DESCRIPTION OF THE TASK | Filter the listing below, copying every line in which the word "record" appears.

EXTRACTED INFORMATION |
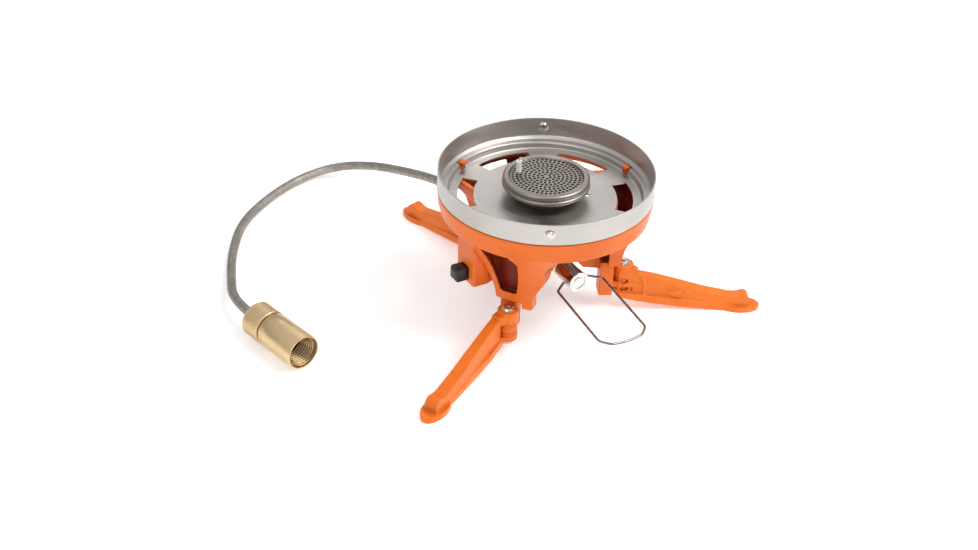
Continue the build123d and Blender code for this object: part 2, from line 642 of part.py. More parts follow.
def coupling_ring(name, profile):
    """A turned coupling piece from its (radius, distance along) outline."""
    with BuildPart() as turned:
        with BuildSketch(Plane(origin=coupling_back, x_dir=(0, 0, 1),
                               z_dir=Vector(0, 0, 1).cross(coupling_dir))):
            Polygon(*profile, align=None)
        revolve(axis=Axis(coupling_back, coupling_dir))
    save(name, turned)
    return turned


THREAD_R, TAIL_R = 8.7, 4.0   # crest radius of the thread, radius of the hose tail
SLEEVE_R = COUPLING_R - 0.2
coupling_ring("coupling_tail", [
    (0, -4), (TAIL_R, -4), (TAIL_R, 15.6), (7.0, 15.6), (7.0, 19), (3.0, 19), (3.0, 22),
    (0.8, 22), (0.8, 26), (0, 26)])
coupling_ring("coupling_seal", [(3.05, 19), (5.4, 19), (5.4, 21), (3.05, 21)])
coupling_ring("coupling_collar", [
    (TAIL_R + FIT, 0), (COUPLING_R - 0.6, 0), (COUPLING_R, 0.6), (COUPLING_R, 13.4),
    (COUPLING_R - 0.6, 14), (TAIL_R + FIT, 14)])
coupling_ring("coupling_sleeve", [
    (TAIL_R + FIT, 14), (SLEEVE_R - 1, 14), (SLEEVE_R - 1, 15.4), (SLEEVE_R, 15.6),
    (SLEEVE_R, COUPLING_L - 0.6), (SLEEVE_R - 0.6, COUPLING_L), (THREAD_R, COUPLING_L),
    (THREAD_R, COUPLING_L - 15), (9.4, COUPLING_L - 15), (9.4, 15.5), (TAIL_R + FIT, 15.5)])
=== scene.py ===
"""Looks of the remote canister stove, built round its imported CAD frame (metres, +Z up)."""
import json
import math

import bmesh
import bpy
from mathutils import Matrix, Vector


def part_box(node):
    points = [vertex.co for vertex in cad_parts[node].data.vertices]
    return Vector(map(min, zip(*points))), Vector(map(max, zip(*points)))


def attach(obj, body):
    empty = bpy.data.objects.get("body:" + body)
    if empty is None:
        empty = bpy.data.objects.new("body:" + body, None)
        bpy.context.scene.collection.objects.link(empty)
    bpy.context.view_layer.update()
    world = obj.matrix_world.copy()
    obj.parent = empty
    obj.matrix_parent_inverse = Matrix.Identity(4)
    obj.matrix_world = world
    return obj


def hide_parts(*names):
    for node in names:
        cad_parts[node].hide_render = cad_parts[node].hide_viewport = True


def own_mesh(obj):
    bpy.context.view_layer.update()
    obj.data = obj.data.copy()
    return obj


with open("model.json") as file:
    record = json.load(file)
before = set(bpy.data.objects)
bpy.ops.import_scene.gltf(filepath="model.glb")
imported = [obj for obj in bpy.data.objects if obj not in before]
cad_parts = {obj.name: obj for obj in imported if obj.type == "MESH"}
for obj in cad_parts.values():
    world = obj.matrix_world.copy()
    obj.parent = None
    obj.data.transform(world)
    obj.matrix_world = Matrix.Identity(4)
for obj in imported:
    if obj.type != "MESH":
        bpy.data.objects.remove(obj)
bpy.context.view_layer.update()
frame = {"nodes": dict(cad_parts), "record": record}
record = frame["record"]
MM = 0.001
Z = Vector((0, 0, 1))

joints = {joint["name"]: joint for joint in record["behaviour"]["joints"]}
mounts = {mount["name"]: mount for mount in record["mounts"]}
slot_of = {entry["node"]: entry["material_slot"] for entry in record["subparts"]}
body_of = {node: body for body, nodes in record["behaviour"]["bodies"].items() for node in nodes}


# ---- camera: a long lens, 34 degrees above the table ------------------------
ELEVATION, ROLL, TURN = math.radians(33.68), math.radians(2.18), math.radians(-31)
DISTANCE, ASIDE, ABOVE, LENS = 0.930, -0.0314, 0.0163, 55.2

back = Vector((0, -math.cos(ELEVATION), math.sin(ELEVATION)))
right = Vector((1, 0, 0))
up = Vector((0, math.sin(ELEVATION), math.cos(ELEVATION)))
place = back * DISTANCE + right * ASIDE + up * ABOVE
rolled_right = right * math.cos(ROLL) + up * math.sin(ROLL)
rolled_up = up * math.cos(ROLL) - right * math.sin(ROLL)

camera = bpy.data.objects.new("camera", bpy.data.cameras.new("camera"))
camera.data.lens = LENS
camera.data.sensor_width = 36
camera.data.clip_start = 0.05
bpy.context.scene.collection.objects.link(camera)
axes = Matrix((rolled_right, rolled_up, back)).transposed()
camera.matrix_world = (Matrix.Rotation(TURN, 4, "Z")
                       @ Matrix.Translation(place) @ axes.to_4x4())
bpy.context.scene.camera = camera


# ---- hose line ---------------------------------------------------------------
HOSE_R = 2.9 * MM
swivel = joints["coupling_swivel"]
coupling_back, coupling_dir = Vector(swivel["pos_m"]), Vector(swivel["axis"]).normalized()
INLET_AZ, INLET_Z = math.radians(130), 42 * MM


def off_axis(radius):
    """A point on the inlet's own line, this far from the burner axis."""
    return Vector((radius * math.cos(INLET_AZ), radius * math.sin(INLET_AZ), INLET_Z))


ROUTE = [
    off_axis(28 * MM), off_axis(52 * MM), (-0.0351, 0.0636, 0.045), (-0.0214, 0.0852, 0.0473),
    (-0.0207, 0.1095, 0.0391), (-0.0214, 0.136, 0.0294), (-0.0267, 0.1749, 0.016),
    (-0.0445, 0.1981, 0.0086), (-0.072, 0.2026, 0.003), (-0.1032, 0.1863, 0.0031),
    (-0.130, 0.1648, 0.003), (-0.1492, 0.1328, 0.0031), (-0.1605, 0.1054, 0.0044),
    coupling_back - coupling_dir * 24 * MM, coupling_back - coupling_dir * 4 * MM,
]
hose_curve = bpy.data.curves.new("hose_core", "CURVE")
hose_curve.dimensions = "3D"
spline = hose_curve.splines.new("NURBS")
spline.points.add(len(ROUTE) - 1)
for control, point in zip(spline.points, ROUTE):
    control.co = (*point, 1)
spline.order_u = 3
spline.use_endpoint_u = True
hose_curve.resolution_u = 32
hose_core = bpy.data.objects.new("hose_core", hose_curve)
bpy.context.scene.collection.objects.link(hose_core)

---

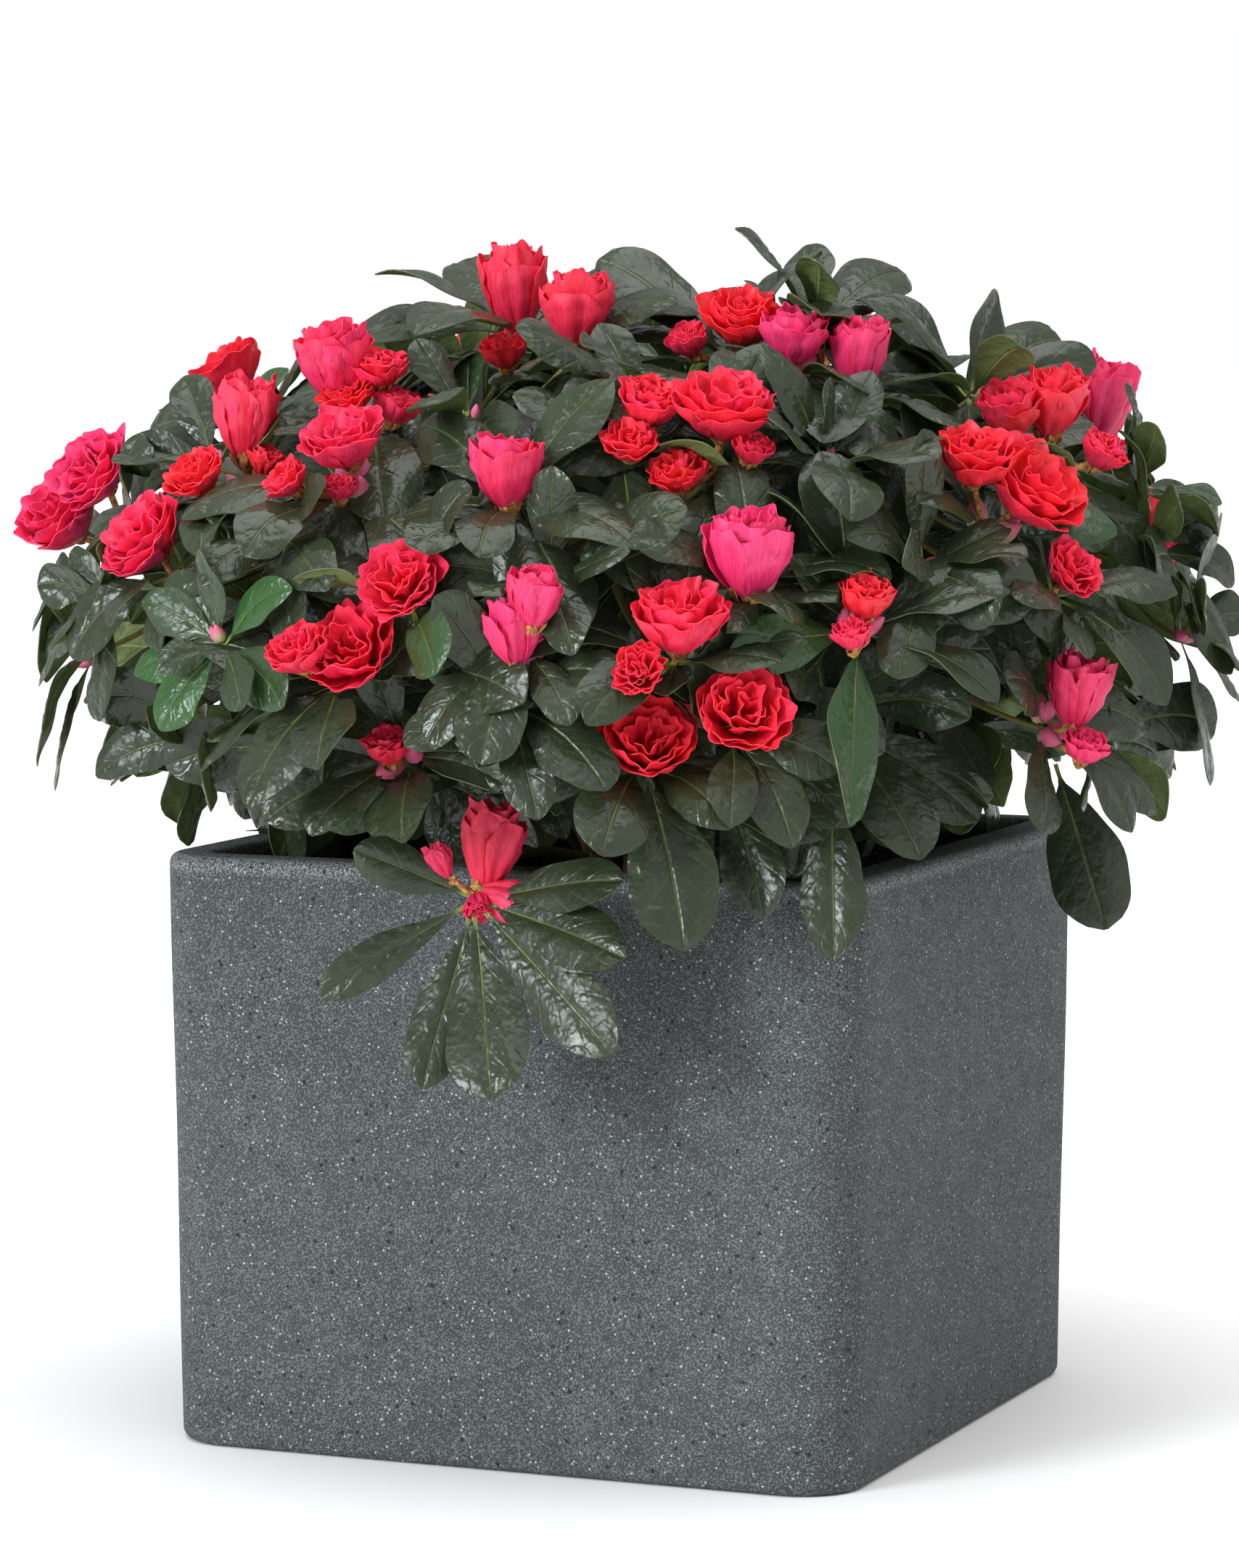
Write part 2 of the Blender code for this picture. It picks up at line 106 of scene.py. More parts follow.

SOLUTION TO THE EXERCISE |
    record = json.load(file)
frame = {"nodes": dict(cad_parts), "record": record}
record = frame["record"]
joints = {joint["name"]: joint for joint in record["behaviour"]["joints"]}
mounts = {mount["name"]: mount for mount in record["mounts"]}
slot_of = {entry["node"]: entry["material_slot"] for entry in record["subparts"]}
body_of = {node: body for body, nodes in record["behaviour"]["bodies"].items() for node in nodes}